AIM
Beginning with the first line below, please repeat the material exactly, ending with the line that includes "FLAKE_RISE = 0.7".
start
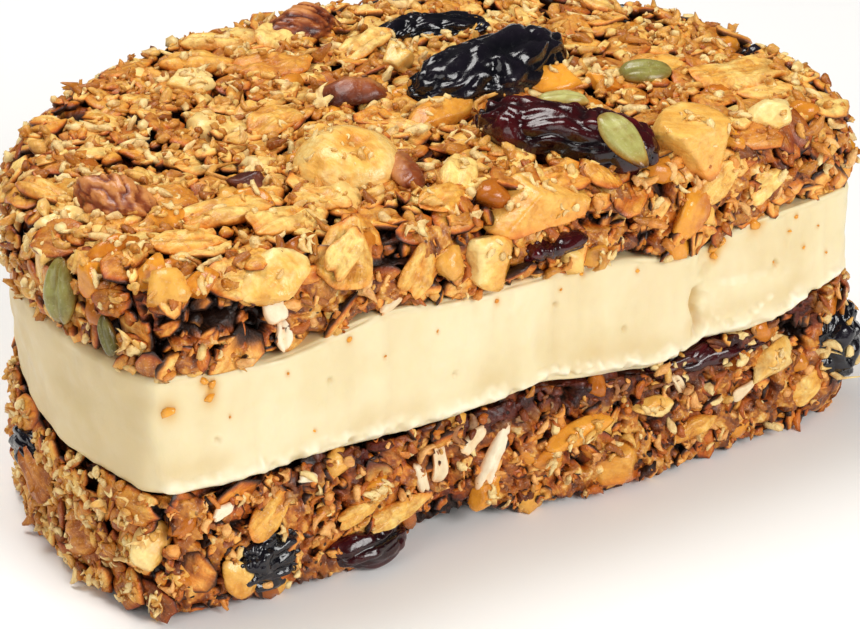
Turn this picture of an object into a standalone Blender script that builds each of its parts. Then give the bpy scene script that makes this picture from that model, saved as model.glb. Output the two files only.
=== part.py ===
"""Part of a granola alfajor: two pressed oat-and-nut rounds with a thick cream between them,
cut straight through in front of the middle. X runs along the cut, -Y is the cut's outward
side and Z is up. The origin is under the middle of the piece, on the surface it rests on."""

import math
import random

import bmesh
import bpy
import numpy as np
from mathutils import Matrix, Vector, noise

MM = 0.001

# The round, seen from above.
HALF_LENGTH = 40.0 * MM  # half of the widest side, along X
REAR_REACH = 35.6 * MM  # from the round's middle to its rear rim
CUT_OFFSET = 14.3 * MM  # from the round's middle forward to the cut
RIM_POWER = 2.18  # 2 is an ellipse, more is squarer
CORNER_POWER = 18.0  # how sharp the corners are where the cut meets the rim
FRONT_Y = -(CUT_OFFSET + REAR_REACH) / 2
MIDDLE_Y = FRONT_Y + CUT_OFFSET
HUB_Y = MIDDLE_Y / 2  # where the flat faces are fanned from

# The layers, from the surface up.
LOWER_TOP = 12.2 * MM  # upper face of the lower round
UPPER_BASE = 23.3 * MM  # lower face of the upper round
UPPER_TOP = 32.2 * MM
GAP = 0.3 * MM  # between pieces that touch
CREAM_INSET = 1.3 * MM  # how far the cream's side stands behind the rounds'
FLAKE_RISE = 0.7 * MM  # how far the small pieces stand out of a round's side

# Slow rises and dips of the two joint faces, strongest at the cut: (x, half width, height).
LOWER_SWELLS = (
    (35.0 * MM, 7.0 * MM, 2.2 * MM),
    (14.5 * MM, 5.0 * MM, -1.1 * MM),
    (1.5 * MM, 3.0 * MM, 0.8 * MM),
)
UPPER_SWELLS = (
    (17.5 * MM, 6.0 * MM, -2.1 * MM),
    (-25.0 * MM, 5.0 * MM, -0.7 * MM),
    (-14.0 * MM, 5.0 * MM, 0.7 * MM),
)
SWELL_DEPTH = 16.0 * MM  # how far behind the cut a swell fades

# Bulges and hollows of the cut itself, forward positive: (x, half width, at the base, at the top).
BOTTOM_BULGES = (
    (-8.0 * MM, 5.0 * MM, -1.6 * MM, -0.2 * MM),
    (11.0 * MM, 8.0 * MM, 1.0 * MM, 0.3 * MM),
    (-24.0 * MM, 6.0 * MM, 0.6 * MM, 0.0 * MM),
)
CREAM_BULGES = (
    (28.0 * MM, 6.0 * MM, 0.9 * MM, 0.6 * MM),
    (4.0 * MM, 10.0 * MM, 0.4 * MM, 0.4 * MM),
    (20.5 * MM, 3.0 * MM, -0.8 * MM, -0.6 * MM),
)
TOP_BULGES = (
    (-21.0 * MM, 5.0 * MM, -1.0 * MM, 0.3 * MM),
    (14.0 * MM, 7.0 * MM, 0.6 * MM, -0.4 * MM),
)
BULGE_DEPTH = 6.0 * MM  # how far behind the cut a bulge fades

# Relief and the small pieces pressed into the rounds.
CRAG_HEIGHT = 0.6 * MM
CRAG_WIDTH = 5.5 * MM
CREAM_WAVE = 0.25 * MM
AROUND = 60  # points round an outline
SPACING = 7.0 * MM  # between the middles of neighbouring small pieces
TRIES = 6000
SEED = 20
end
WORKED SOLUTION
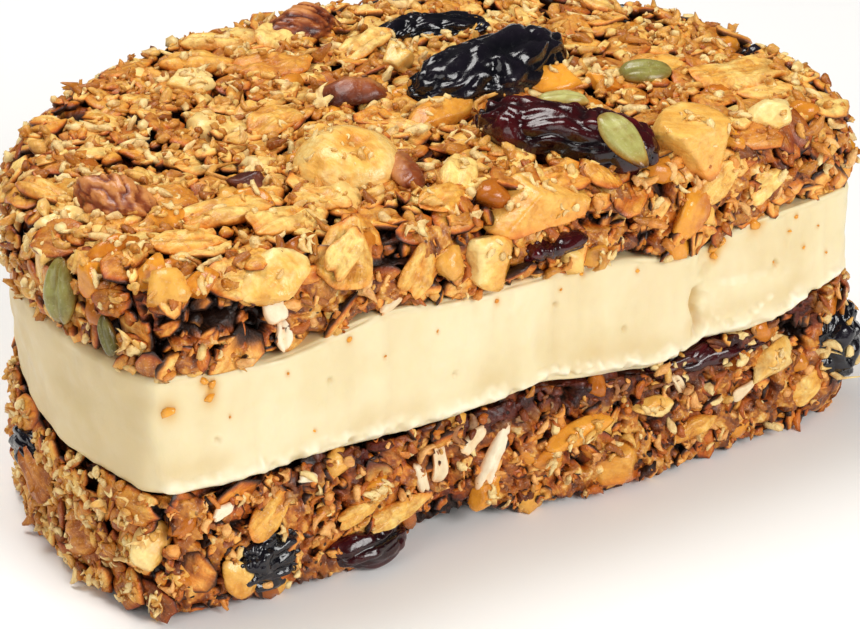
Turn this picture of an object into a standalone Blender script that builds each of its parts. Then give the bpy scene script that makes this picture from that model, saved as model.glb. Output the two files only.
=== part.py ===
"""Part of a granola alfajor: two pressed oat-and-nut rounds with a thick cream between them,
cut straight through in front of the middle. X runs along the cut, -Y is the cut's outward
side and Z is up. The origin is under the middle of the piece, on the surface it rests on."""

import math
import random

import bmesh
import bpy
import numpy as np
from mathutils import Matrix, Vector, noise

MM = 0.001

# The round, seen from above.
HALF_LENGTH = 40.0 * MM  # half of the widest side, along X
REAR_REACH = 35.6 * MM  # from the round's middle to its rear rim
CUT_OFFSET = 14.3 * MM  # from the round's middle forward to the cut
RIM_POWER = 2.18  # 2 is an ellipse, more is squarer
CORNER_POWER = 18.0  # how sharp the corners are where the cut meets the rim
FRONT_Y = -(CUT_OFFSET + REAR_REACH) / 2
MIDDLE_Y = FRONT_Y + CUT_OFFSET
HUB_Y = MIDDLE_Y / 2  # where the flat faces are fanned from

# The layers, from the surface up.
LOWER_TOP = 12.2 * MM  # upper face of the lower round
UPPER_BASE = 23.3 * MM  # lower face of the upper round
UPPER_TOP = 32.2 * MM
GAP = 0.3 * MM  # between pieces that touch
CREAM_INSET = 1.3 * MM  # how far the cream's side stands behind the rounds'
FLAKE_RISE = 0.7 * MM  # how far the small pieces stand out of a round's side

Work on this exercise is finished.